- **What the task asks**:
Repeat, please, only the lines from the top of the data down to the line with "return radii"; include both of those lines.
____ Dataset section
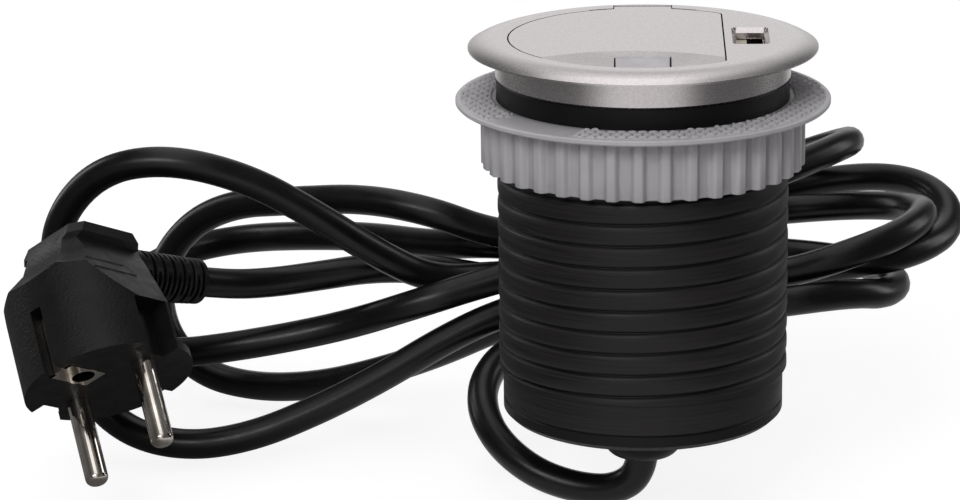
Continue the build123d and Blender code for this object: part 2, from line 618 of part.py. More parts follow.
def bend_radii(corners):
    radii = []
    for before, here, after in zip(corners, corners[1:], corners[2:]):
        shorter = min((here - before).length, (after - here).length)
        turn = (here - before).get_angle(after - here)
        radii.append(0.45 * shorter / tan(radians(turn / 2)))
    return radii


# One cord cut in three halfway along two straight runs, so the ends meet face to face
def cord_paths():
    corners = cord_corners()
    radii = bend_radii(corners)
    first_cut = (corners[EXIT_LAST] + corners[EXIT_LAST + 1]) / 2
    second_cut = (corners[HANK_LAST] + corners[HANK_LAST + 1]) / 2
    exit_run = corners[:EXIT_LAST + 1] + [first_cut]
    hank_run = [first_cut] + corners[EXIT_LAST + 1:HANK_LAST + 1] + [second_cut]
    lead_run = [second_cut] + corners[HANK_LAST + 1:]
    return {
        "cord_exit": FilletPolyline(*exit_run, radius=radii[:EXIT_LAST]),
        "cord_hank": FilletPolyline(*hank_run, radius=radii[EXIT_LAST:HANK_LAST]),
        "cord_lead": FilletPolyline(*lead_run, radius=radii[HANK_LAST:])}


def cord_tube(name):
    path = CORD_PATHS[name]
    section = Plane(origin=path @ 0, z_dir=path % 0) * RegularPolygon(CORD_R, CORD_SIDES)
    tube = sweep(section, path=path)
    expected = section.area * path.length
    print(name, "length", round(path.length, 1))
    print(name, "volume", round(tube.volume), "section x length", round(expected))
    return tube


# The least gap between two turns, on points 2 mm apart and at least four diameters along
def least_gap():
    spots = []
    for path in CORD_PATHS.values():
        count = int(path.length / 2)
        spots += [tuple(path.position_at(i / count)) for i in range(count)]
    skip = int(4 * CORD_D / 2)
    least = 1000.0
    for i, spot in enumerate(spots):
        for other in spots[i + skip:]:
            least = min(least, dist(spot, other))
    return least - CORD_D


def cord_tie():
    held = make_face(Polyline(*TIE_CORNERS, close=True))
    inner = CORD_R + TIE_GAP
    ring = offset(held, inner + TIE_T) - offset(held, inner)
    return Pos(TIE_X, 0, CORD_DROP) * extrude(Plane.YZ * ring, TIE_W / 2, both=True)


def plug_section(z, x0, x1, half_y, low_cut, high_cut):
    right = [(x0 + low_cut, -half_y), (x1 - high_cut, -half_y), (x1, -half_y + high_cut)]
    left = [(x0 + low_cut, half_y), (x0, half_y - low_cut), (x0, -half_y + low_cut)]
    corners = right + [(x1, half_y - high_cut), (x1 - high_cut, half_y)] + left
    return Pos(0, 0, z) * make_face(Polyline(*corners, close=True))


# The relief is laid along X, then leans about the plug's axis as the cord pulls it
def relief_lean(piece):
    return PLUG_FRAME * Rot(0, 0, RELIEF_LEAN) * piece


# The grip narrows to the back, and every part of it stays inside the round pin face
def plug_body():
    sections = [plug_section(*row) for row in PLUG_FORM]
    front_h = PLUG_FORM[0][0]
    body = extrude(Pos(0, 0, -front_h) * sections[0], front_h)
    for low, high in zip(sections, sections[1:]):
        body += loft([low, high], ruled=True)
    height = PLUG_FORM[-1][0]
    body = body & Pos(0, 0, height / 2) * Cylinder(PLUG_R, height)
    body += Pos(0, 0, PLUG_LIP_H / 2) * Cylinder(PLUG_LIP_R, PLUG_LIP_H)
    for side in (-1, 1):
        groove_y = side * (PLUG_GROOVE_Y + 5)
        body -= Pos(PLUG_GROOVE_X, groove_y, front_h / 2) * Box(PLUG_GROOVE_W, 10, front_h)
        slot_x = side * (PLUG_SLOT_X + 5)
        body -= Pos(slot_x, 0, PLUG_SLOT_H / 2) * Box(10, PLUG_SLOT_W, PLUG_SLOT_H)
        body -= Pos(0, side * PIN_SPACING / 2, 0) * Cylinder(PLUG_PIN_ROOT_R, 2 * PLUG_PIN_ROOT)
    inner = EARTH_PLATE_X - SEAT
    outer = PLUG_SLOT_X + STRIP_T
    plate_w = EARTH_PLATE_W + 2 * SEAT
    body -= Pos(-(outer + inner) / 2, 0, 0) * Box(outer - inner, plate_w, 2 * STRIP_T)
    sleeve_r = EARTH_HOLE_R + STRIP_T + FIT
    body -= Pos(-EARTH_HOLE_X, 0, 0) * Cylinder(sleeve_r, 2 * (EARTH_TUBE_L + SEAT))
    reach = RELIEF_END - RELIEF_START
    hole = Location((RELIEF_END, 0, RELIEF_H), (0, 90, 0)) * Cylinder(RELIEF_R, 2 * reach)
    return PLUG_FRAME * body - relief_lean(hole)


def plug_pins():
    pins = []
    for side in (-1, 1):
        pin = Pos(0, 0, -PLUG_PIN_L / 2) * Cylinder(PLUG_PIN_D / 2, PLUG_PIN_L)
        pin = fillet(pin.edges().sort_by(Axis.Z)[0], 1.6)
        pin += Pos(0, 0, PLUG_PIN_ROOT / 2) * Cylinder(PLUG_PIN_ROOT_R, PLUG_PIN_ROOT)
        pins.append(PLUG_FRAME * Pos(0, side * PIN_SPACING / 2, 0) * pin)
    return Compound(pins)


def plug_earth_strips():
    strips = []
    for side in (-1, 1):
        x = side * (PLUG_SLOT_X + STRIP_T / 2)
        strip = Pos(x, 0, PLUG_STRIP_L / 2) * Box(STRIP_T, PLUG_STRIP_W, PLUG_STRIP_L)
        strips.append(PLUG_FRAME * strip)
    return Compound(strips)


# A plate on the pin face reaches in from one strip and carries the earth pin's sleeve
def plug_earth_socket():
    plate_x = -(PLUG_SLOT_X + EARTH_PLATE_X) / 2
    plate_l = PLUG_SLOT_X - EARTH_PLATE_X
    plate = Pos(plate_x, 0, STRIP_T / 2) * Box(plate_l, EARTH_PLATE_W, STRIP_T)
    tube = Pos(-EARTH_HOLE_X, 0, EARTH_TUBE_L / 2) * Cylinder(EARTH_HOLE_R + STRIP_T, EARTH_TUBE_L)
    bore = Pos(-EARTH_HOLE_X, 0, 0) * Cylinder(EARTH_HOLE_R, 3 * EARTH_TUBE_L)
    return PLUG_FRAME * (plate + tube - bore)


def relief_rod(x0, x1, radius):
    return Location(((x0 + x1) / 2, 0, RELIEF_H), (0, 90, 0)) * Cylinder(radius, x1 - x0)


def plug_relief():
    body = relief_rod(RELIEF_START, RELIEF_END, CORD_R + 1.0)
    body += relief_rod(RELIEF_START, RELIEF_RIB_X, RELIEF_R)
    pitch = (RELIEF_END - RELIEF_RIB_X) / RELIEF_RIBS
    for rib in range(RELIEF_RIBS):
        x = RELIEF_RIB_X + pitch * (rib + 0.38)
        body += relief_rod(x, x + pitch * 0.62, RELIEF_R - 0.12 * rib)
    return relief_lean(body)


NODES = {
    "rim_bezel": rim_bezel,
    "lid": lid,
    "hinge_pin": hinge_pin,
    "latch_button": latch_button,
    "latch_spring": latch_spring,
    "socket_insert": socket_insert,
    "earth_bracket": earth_bracket,
    "live_contact": lambda: contact_sleeve(-1),
    "neutral_contact": lambda: contact_sleeve(1),
    "child_shutter": child_shutter,
    "shutter_spring": shutter_spring,
    "contact_carrier": contact_carrier,
    "terminal_block": terminal_block,
    "terminal_screws": terminal_screws,
    "usb_shell": usb_shell,
    "usb_tongue": usb_tongue,
    "usb_board": usb_board,
    "usb_transformer": usb_transformer,
    "usb_capacitors": usb_capacitors,
    "threaded_barrel": threaded_barrel,
    "clamp_washer": clamp_washer,
    "clamp_nut": clamp_nut,
    "bottom_cap": bottom_cap,
    "cap_screws": cap_screws,
    "cable_gland": cable_gland,
    "gland_nut": gland_nut,
    "cord_clamp": cord_clamp,
    "cord_exit": lambda: cord_tube("cord_exit"),
    "cord_hank": lambda: cord_tube("cord_hank"),
    "cord_lead": lambda: cord_tube("cord_lead"),
    "cord_tie": cord_tie,
    "plug_body": plug_body,
    "plug_pins": plug_pins,
    "plug_earth_strips": plug_earth_strips,
    "plug_earth_socket": plug_earth_socket,
    "plug_relief": plug_relief,
}

CORD_PATHS = cord_paths()
os.makedirs("parts", exist_ok=True)
for node, make in NODES.items():
    export_step(make(), f"parts/{node}.step")
print("bend radii", [round(radius, 1) for radius in bend_radii(cord_corners())])
print("cord least gap", round(least_gap(), 2))
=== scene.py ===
import bpy
import json
import math
from mathutils import Matrix, Vector

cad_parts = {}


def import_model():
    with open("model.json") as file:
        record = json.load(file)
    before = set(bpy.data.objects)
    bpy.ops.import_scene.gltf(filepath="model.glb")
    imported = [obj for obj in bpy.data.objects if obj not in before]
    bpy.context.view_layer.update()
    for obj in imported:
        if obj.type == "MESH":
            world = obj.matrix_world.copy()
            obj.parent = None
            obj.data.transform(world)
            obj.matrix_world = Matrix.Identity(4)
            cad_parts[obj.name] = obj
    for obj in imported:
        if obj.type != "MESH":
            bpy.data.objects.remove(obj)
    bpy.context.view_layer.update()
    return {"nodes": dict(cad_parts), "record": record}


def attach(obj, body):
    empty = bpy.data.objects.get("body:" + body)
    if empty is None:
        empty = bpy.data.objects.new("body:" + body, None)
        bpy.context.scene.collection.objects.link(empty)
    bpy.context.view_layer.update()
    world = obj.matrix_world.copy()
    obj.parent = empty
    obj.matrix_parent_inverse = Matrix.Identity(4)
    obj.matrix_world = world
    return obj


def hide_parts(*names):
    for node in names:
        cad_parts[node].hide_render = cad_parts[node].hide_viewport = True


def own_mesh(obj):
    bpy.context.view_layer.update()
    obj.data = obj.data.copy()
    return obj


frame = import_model()
NODES = frame["nodes"]
MM = 0.001

# Camera, fitted to the photograph
CAM_Y = -0.66109
CAM_Z = 0.15074
PITCH = math.radians(16.29)
FOCAL_PX = 3380.0
LENS_SCALE = 1.0012
AXIS_PX = 642.5
WIDTH_PX = 960.0


def make_camera():
    forward = Vector((0, math.cos(PITCH), -math.sin(PITCH)))
    up = Vector((0, math.sin(PITCH), math.cos(PITCH)))
    aim = (forward * FOCAL_PX + Vector((1, 0, 0)) * (WIDTH_PX / 2 - AXIS_PX)).normalized()
    right = aim.cross(up).normalized()
    up = right.cross(aim).normalized()
    data = bpy.data.cameras.new("camera")
    data.sensor_width = 36.0
    data.lens = FOCAL_PX * LENS_SCALE / WIDTH_PX * data.sensor_width
    data.clip_start = 0.05
    camera = bpy.data.objects.new("camera", data)
    turn = Matrix((right, up, -aim)).transposed().to_4x4()
    camera.matrix_world = Matrix.Translation((0, CAM_Y, CAM_Z)) @ turn
    bpy.context.scene.collection.objects.link(camera)
    bpy.context.scene.camera = camera


make_camera()


# Materials: most of a noise lies between these two values
NOISE_LOW = 0.3
NOISE_HIGH = 0.7


class Shader:
    """A Principled material whose colour, roughness and bump are built from noise."""

    def __init__(self, name, color, rough, metallic=0.0, specular=0.5):
        self.material = bpy.data.materials.new(name)
        self.material.use_nodes = True
        self.tree = self.material.node_tree
        self.main = self.tree.nodes["Principled BSDF"]
        self.main.inputs["Base Color"].default_value = (*color, 1)
        self.main.inputs["Roughness"].default_value = rough
        self.main.inputs["Metallic"].default_value = metallic
        self.main.inputs["Specular IOR Level"].default_value = specular
        self.coords = self.tree.nodes.new("ShaderNodeTexCoord")
        self.normal = None
        self.color = None

    def node(self, kind, **values):
        node = self.tree.nodes.new(kind)
        for key, value in values.items():
            setattr(node, key, value)
        return node

    def link(self, a, b):
        self.tree.links.new(a, b)

    def noise(self, scale, detail, stretch=(1, 1, 1)):
        mapping = self.node("ShaderNodeMapping")
        mapping.inputs["Scale"].default_value = stretch
        noise = self.node("ShaderNodeTexNoise")
        noise.inputs["Scale"].default_value = scale
        noise.inputs["Detail"].default_value = detail
        self.link(self.coords.outputs["Object"], mapping.inputs["Vector"])
        self.link(mapping.outputs["Vector"], noise.inputs["Vector"])
        return noise.outputs["Fac"]

    def cells(self, scale):
        cells = self.node("ShaderNodeTexVoronoi")
        cells.inputs["Scale"].default_value = scale
        self.link(self.coords.outputs["Object"], cells.inputs["Vector"])
        return cells.outputs["Distance"]

    def ramp(self, source, low, high):
        ramp = self.node("ShaderNodeMapRange")
        ramp.inputs["To Min"].default_value = low
        ramp.inputs["To Max"].default_value = high
        ramp.inputs["From Min"].default_value = NOISE_LOW
        ramp.inputs["From Max"].default_value = NOISE_HIGH
        self.link(source, ramp.inputs["Value"])
        return ramp.outputs["Result"]

    def vary_rough(self, source, low, high):
        self.link(self.ramp(source, low, high), self.main.inputs["Roughness"])

    def vary_color(self, source, dark, light):
        mix = self.node("ShaderNodeMix", data_type="RGBA")
        mix.inputs[6].default_value = (*dark, 1)
        mix.inputs[7].default_value = (*light, 1)
        self.link(self.ramp(source, 0, 1), mix.inputs[0])
        self.color = mix.outputs[2]
        self.link(self.color, self.main.inputs["Base Color"])

    def paint_gap_shade(self, reach, low, high, shade):
        """Painted shade: deepens the colour in gaps and corners, where the share of open space is under
        high.
        """
        near = self.node("ShaderNodeAmbientOcclusion", samples=8)
        near.inputs["Distance"].default_value = reach
        ramp = self.node("ShaderNodeMapRange")
        ramp.inputs["From Min"].default_value = low
        ramp.inputs["From Max"].default_value = high
        ramp.inputs["To Min"].default_value = shade
        self.link(near.outputs["AO"], ramp.inputs["Value"])
        mix = self.node("ShaderNodeMix", data_type="RGBA", blend_type="MULTIPLY")
        mix.inputs[0].default_value = 1.0
        self.link(self.color, mix.inputs[6])
        self.link(ramp.outputs["Result"], mix.inputs[7])
        self.color = mix.outputs[2]
        self.link(self.color, self.main.inputs["Base Color"])

    def bump(self, source, depth, strength):
        bump = self.node("ShaderNodeBump")
        bump.inputs["Strength"].default_value = strength
        bump.inputs["Distance"].default_value = depth
        self.link(source, bump.inputs["Height"])
        if self.normal:
            self.link(self.normal, bump.inputs["Normal"])
        self.normal = bump.outputs["Normal"]
        self.link(self.normal, self.main.inputs["Normal"])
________
- **Complete answer**:
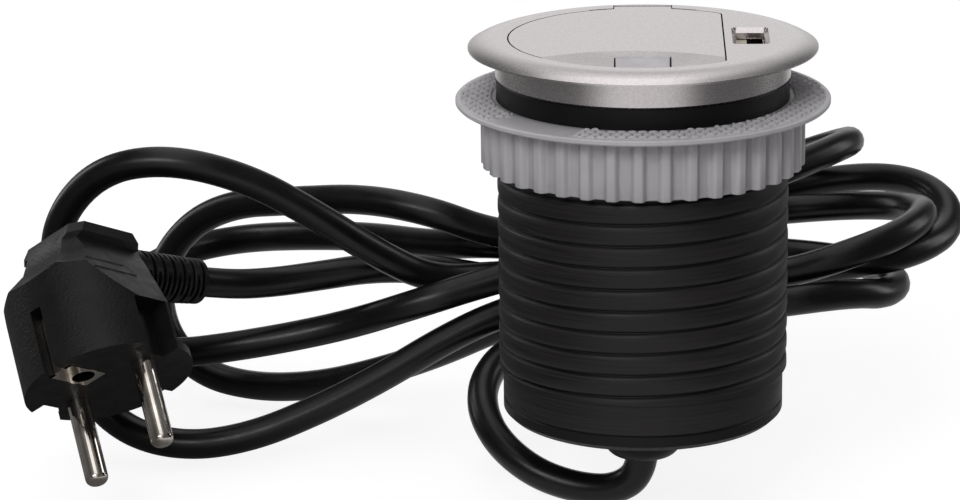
Continue the build123d and Blender code for this object: part 2, from line 618 of part.py. More parts follow.
def bend_radii(corners):
    radii = []
    for before, here, after in zip(corners, corners[1:], corners[2:]):
        shorter = min((here - before).length, (after - here).length)
        turn = (here - before).get_angle(after - here)
        radii.append(0.45 * shorter / tan(radians(turn / 2)))
    return radii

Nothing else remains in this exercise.